Aussie Antics: For me, you know I got a kid now. I'm trying to get to the point where I have financial security for my family. I love what I'm doing. I'm gonna keep doing what I'm doing in this space, as long as I love it because it makes great money and it's enjoyable. If it starts to slow down one day or I get burnt out or I just don't enjoy watching comp Fortnite, I’m investing so I don’t have to stress about money and still make content my whole life. Because the dream is to be able to make content with no numbers attached to it. I’m trying to also branch out and diversify my income streams. I'm starting a mousepad business with my brother. We've been working on this for about six months. Now we're gonna be launching it next FNCS.

In conclusion, let’s have a little hypothetical fun. You just got transported to FNCS Globals 2025. Name 5 players on that stage.

Aussie Antics: I think Muz realistically should still be playing.

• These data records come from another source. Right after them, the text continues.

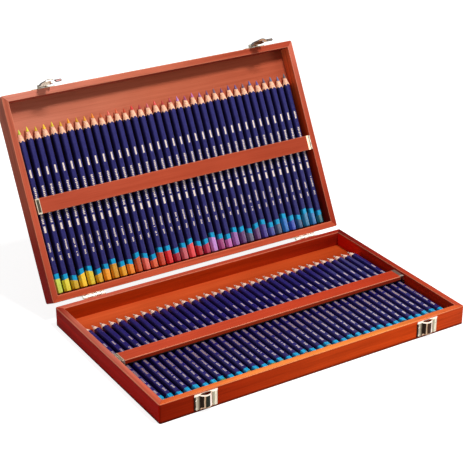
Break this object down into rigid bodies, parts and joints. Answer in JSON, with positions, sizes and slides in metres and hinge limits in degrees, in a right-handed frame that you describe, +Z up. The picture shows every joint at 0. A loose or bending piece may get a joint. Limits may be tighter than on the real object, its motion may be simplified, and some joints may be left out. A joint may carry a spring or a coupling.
{
  "type": "hinged pencil case",
  "caption": "Hinged wooden case whose base and lid each hold a row of coloured pencils under a hinged retaining bar, shut by arched hasps.",
  "frame": {"origin": "middle of the base tray's footprint, on the surface that the case stands on", "axes": "+X along the hinge line, to the right for someone facing the latches; +Y from the latches to the hinges; +Z up. The lid stands open at its stop."},
  "size_m": [0.36, 0.3486, 0.2324],
  "materials": {
    "stained_wood": "red-brown stain under satin varnish",
    "panel_wood": "red-brown stain under satin varnish",
    "rack_wood": "dark red-brown stain, matte",
    "lacquered_pencil": "dark blue gloss lacquer, bare cedar at the sharpened end",
    "coloured_lead": "pigmented wax in many colours",
    "dark_foam": "dark foam strip",
    "plated_metal": "nickel plated pressed sheet",
    "pin_metal": "bright wire",
    "fastener_metal": "nickel plated"
  },
  "bodies": {
    "base_tray": {"base_back_board": "stained_wood", "base_bar_hinge_pin": "pin_metal", "base_bar_hinge_wall_leaf": "plated_metal", "base_bar_hinge_wall_screws": "fastener_metal", "base_bar_strike": "plated_metal", "base_bar_strike_screws": "fastener_metal", "base_catch_left": "plated_metal", "base_catch_nails": "fastener_metal", "base_catch_right": "plated_metal", "base_floor_panel": "panel_wood", "base_front_board": "stained_wood", "base_left_board": "stained_wood", "base_pencil_casings": "lacquered_pencil", "base_pencil_leads": "coloured_lead", "base_pencil_rack": "rack_wood", "base_right_board": "stained_wood", "hinge_base_screws": "fastener_metal", "hinge_left_base_leaf": "plated_metal", "hinge_left_pin": "pin_metal", "hinge_right_base_leaf": "plated_metal", "hinge_right_pin": "pin_metal"},
    "lid_tray": {"hasp_left_pin": "pin_metal", "hasp_right_pin": "pin_metal", "hinge_left_lid_leaf": "plated_metal", "hinge_lid_screws": "fastener_metal", "hinge_right_lid_leaf": "plated_metal", "lid_back_board": "stained_wood", "lid_bar_hinge_pin": "pin_metal", "lid_bar_hinge_wall_leaf": "plated_metal", "lid_bar_hinge_wall_screws": "fastener_metal", "lid_bar_strike": "plated_metal", "lid_bar_strike_screws": "fastener_metal", "lid_front_board": "stained_wood", "lid_latch_nails": "fastener_metal", "lid_latch_plate_left": "plated_metal", "lid_latch_plate_right": "plated_metal", "lid_left_board": "stained_wood", "lid_panel": "panel_wood", "lid_pencil_casings": "lacquered_pencil", "lid_pencil_leads": "coloured_lead", "lid_pencil_rack": "rack_wood", "lid_right_board": "stained_wood"},
    "base_retaining_bar": {"base_bar": "stained_wood", "base_bar_hinge_bar_leaf": "plated_metal", "base_bar_hinge_bar_screws": "fastener_metal", "base_bar_pad": "dark_foam", "base_bar_tongue": "plated_metal", "base_bar_tongue_screws": "fastener_metal"},
    "lid_retaining_bar": {"lid_bar": "stained_wood", "lid_bar_hinge_bar_leaf": "plated_metal", "lid_bar_hinge_bar_screws": "fastener_metal", "lid_bar_pad": "dark_foam", "lid_bar_tongue": "plated_metal", "lid_bar_tongue_screws": "fastener_metal"},
    "hasp_left": {"hasp_left": "plated_metal"},
    "hasp_right": {"hasp_right": "plated_metal"}
  },
  "joints": [
    {"name": "lid_hinge", "type": "hinge", "parent": "base_tray", "child": "lid_tray", "pos_m": [0, 0.1126, 0.0211], "axis": [-1, 0, 0], "range_deg": [-117.4, 0]},
    {"name": "base_bar_hinge", "type": "hinge", "parent": "base_tray", "child": "base_retaining_bar", "pos_m": [0.1697, -0.013, 0.0174], "axis": [0, 1, 0], "range_deg": [0, 95]},
    {"name": "lid_bar_hinge", "type": "hinge", "parent": "lid_tray", "child": "lid_retaining_bar", "pos_m": [-0.1697, 0.16356, 0.11137], "axis": [0, -0.4602, -0.8878], "range_deg": [0, 95]},
    {"name": "hasp_left_hinge", "type": "hinge", "parent": "lid_tray", "child": "hasp_left", "pos_m": [-0.131, 0.22006, 0.2195], "axis": [-1, 0, 0], "range_deg": [0, 130]},
    {"name": "hasp_right_hinge", "type": "hinge", "parent": "lid_tray", "child": "hasp_right", "pos_m": [0.131, 0.22006, 0.2195], "axis": [-1, 0, 0], "range_deg": [0, 130]}
  ]
}
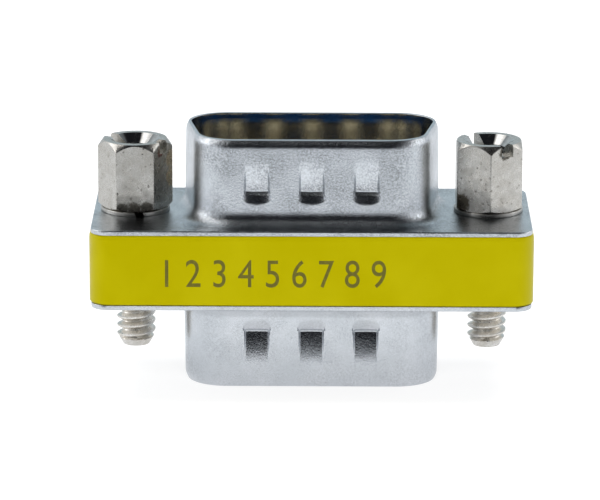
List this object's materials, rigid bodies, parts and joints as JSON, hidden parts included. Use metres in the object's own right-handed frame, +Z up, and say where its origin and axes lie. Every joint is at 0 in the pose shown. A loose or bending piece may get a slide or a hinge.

I'm gonna say Kami and Setty will still be playing as a duo. Because, I swear to God, true love exists. I want to see an OCE or smaller region pro. I’d also like to see someone like Jivan make it. I would love to see someone like another Cooper, who has been documenting their entire storyline. A player who's lying in the background going from, “I’m kind of interested in this pro thing” to practicing and then, “Oh I made money in a cash cup” to “Oh my god I made my first grand finals.” I love that kind of storyline progression. I think it's so great for casual players and really helpful to boost up the idea that “anyone can make it.”


I hope you enjoyed this conversation filled with insights from the one and only Aussie Antics. I’d like to thank Aussie for taking the time to speak with me!